Solving these challenges is easier said than done. 2021 was a record year for “rug pulls,” where a protocol developer abandons the project, taking invested funds with them, a scam that is “particularly common in the DeFi ecosystem.”

I partnered with colleagues from the University of California at Berkeley, Stanford University, and Bain Capital, the VC firm, to explore this problem in a recent paper, “DeFi liquidity management via Optimal Control: Ohm as a case study.” In our paper, we explored how the DeFi project Olympus DAO has approached liquidity management.

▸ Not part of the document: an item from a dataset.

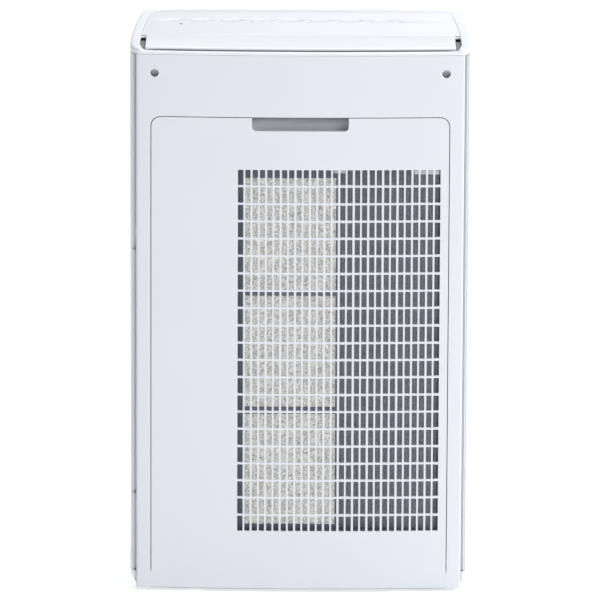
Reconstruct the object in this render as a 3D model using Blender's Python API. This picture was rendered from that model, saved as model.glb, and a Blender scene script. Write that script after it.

We formulated the bonding mechanism that Olympus DAO uses for creating protocol-owned liquidity in the language of control theory. Control theory, which is used in mission critical applications such as airline autopilot and self-driving vehicles, provides a way to measure how the protocol’s liquidity responds to automated changes in incentives.

Technical Design

We concluded that the bonding mechanism within Olympus’s smart contracts can “improve capital efficiency and reduce risk to protocol users, provided it maintains proper dynamic tuning and adjustments.” In other words, the technical design of Olympus DAO’s approach to self owned liquidity appears to solve the key challenge of liquidity management in DeFi, providing a place where investors can realize value in an environment where the design reduces risk.

Our paper is one of the first to analyze the strength and resilience of a smart contract that governs a protocol that owns its own liquidity, such as Olympus DAO. These findings will help strengthen existing protocols like Olympus DAO while also opening up a new world of possibilities in DeFi for other developers to find ways to solve the liquidity management dilemma. By doing so, they will bring the dream of an accessible decentralized financial system closer to reality than ever before.